Hon'ble Apex Court has held that the only difference under Section 153(3) and 202 Cr.P.C. is the stage at which the power to direct police investigation may be invoked. The power to direct investigation by police under Section 156(3) Cr.P.C. is at the pre-cognizance stage, while the power under Section 202 is at the post-cognizance stage. Such being the difference between these two sections, no prejudice or injustice can be said to have been caused to the complainant in this case. 14. Now, dealing with the other argument about absence of reasons, I must state, giving no reasons for adopting one of the courses available after the complaint is filed is one thing and denial of opportunity to prove the case of the complainant is another. These orders are passed at preliminary stages, which sometimes, due to pressure of work or otherwise, may not disclose reasons. But, preliminary as they are, they need to be examined for their legality or correctness, from the view point of their impact on the complainant's case. This is not to say that reasons are not to be stated. Reasons form the soul of any judicial order. The order impugned herein is also a judicial order. But, while examining a preliminary order, like the one impugned herein, perspective changes.

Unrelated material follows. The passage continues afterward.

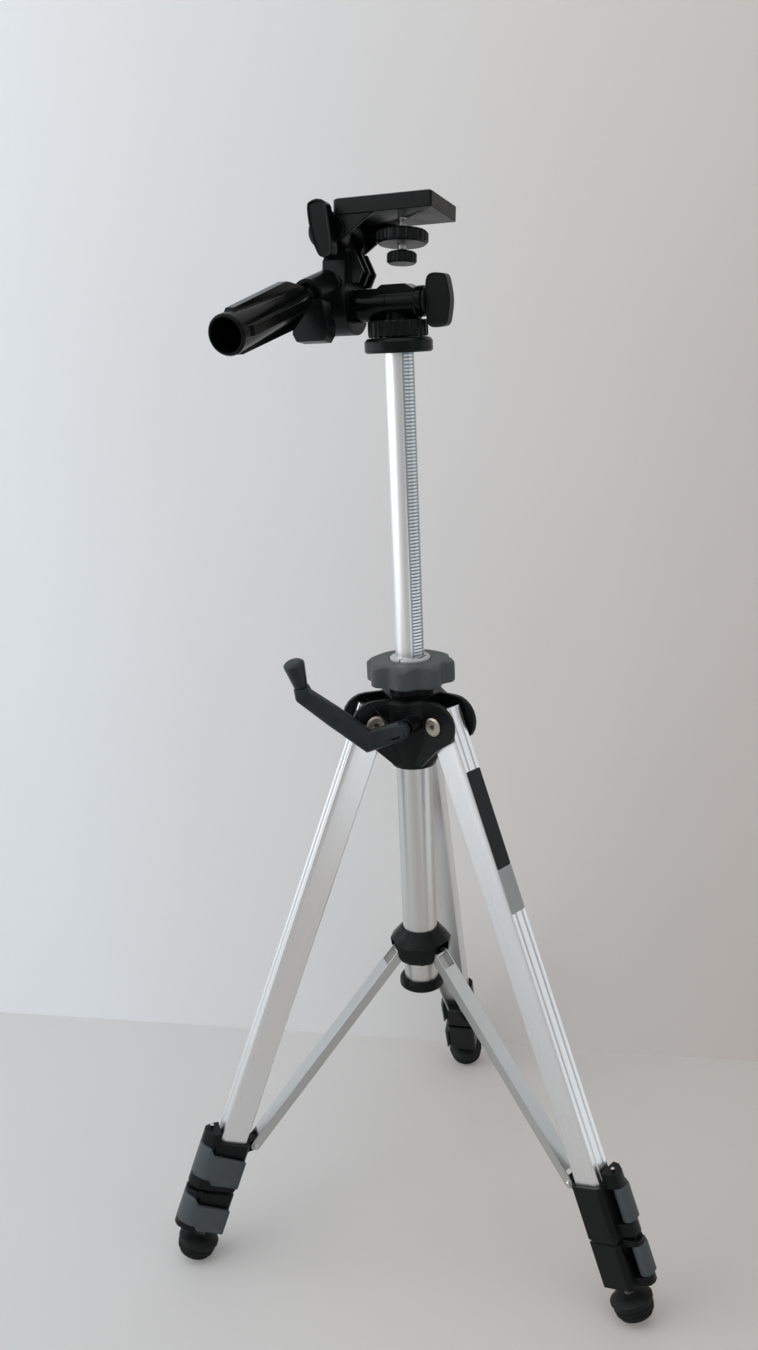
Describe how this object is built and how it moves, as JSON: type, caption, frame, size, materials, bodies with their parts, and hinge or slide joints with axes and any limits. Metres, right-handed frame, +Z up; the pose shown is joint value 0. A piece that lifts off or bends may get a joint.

If by absence of reasons, serious prejudice or miscarriage of justice occurs, only then, in my opinion, and as rightly submitted by learned Additional Public Prosecutor, such an order can be upset by invoking power under Section 482 Cr.P.C. But, such is not the case here. 15. Thus, it would be seen from the above discussion that this is not a case where Mona Panwar (supra) has been improperly applied by the learned Magistrate. Ultimately, it is the principle on which the decision is based that is a binding precedent. No fault can be found with the orders impugned here. The Application must fail. The Application stands dismissed.